Today, async/await covers most cases where generators would be used for asynchrony — but it's worth knowing the mechanism underneath.

Observables (RxJS)

For continuous event streams — data streams, WebSockets, user input — Promises are not the right tool: they resolve a single value and terminate. Observables resolve multiple values over time.

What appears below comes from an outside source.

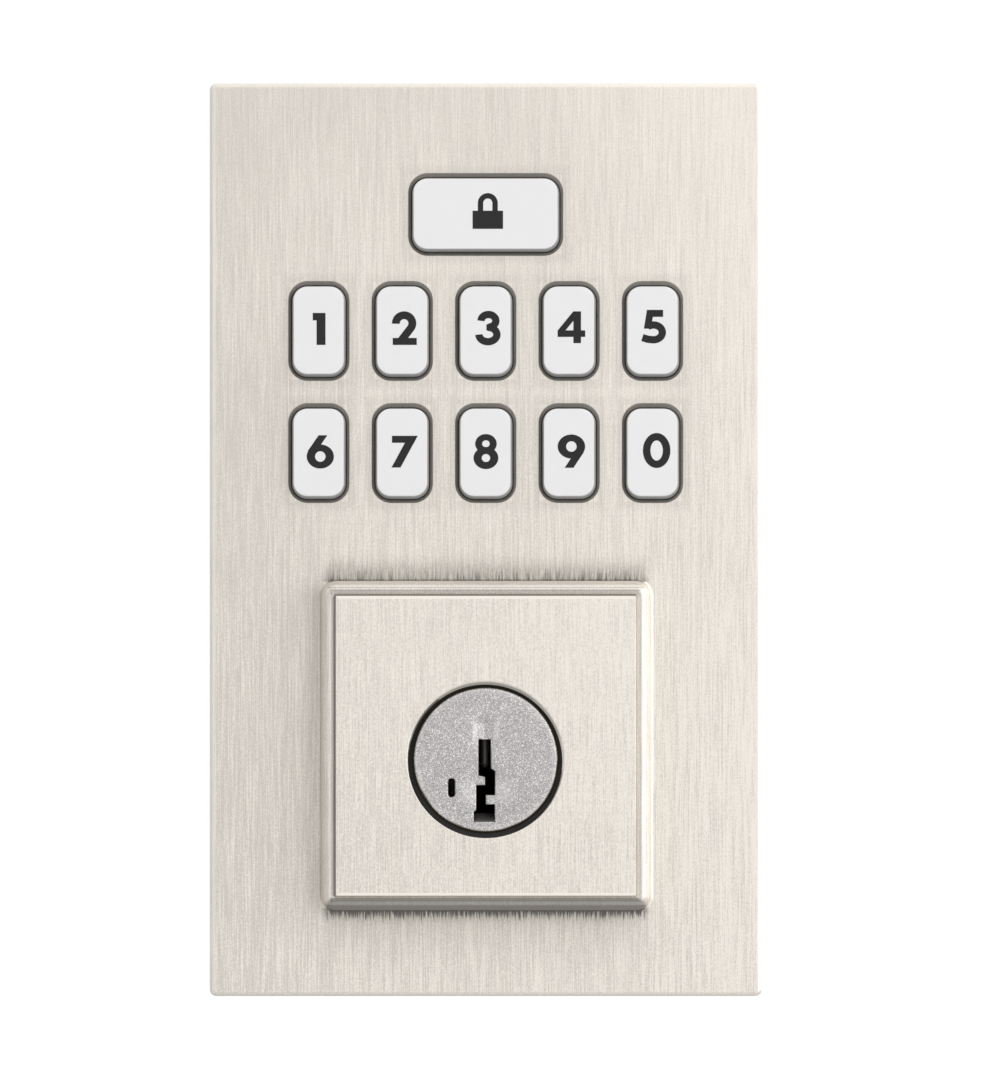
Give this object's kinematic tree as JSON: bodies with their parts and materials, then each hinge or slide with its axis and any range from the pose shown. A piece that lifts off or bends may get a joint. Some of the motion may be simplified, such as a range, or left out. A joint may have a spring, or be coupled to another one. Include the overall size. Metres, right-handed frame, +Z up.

import { Subject, zip, from } from 'rxjs'
import { mergeMap } from 'rxjs/operators'

const callSubject = new Subject()

function call(message) {
  callSubject.next(message)
}

function sendMessage(message) {
  return from(/* async function */)
}

function processMessage(message) {
  return from(/* async function */)
}

function createFoo([statusMessage, processed]) {
  return from(/* async function */)
}

const process$ = callSubject.pipe(
  mergeMap(message => zip(
    sendMessage(message),
    processMessage(message)
  )),
  mergeMap(createFoo)
)

process$.subscribe((newFoo) => {
  console.log(newFoo)
})

call('hello')

See also a practical example: github.com/arielpchara/rxjs-react

Which one to use?

There's no silver bullet. Each approach has its place:

Approach When to use
Callbacks Legacy APIs, simple libraries, or functional style with composition
Promises Single operations with clear chaining
Async/Await Sequential flows with dependencies between steps
Promise.all Independent operations that can run in parallel
Generators Pipelines with fine-grained iteration control
Observables Event streams, multiple values over time

Understand the purpose of your code, know the tools available, and choose the one that best balances readability, performance, and maintainability for your context.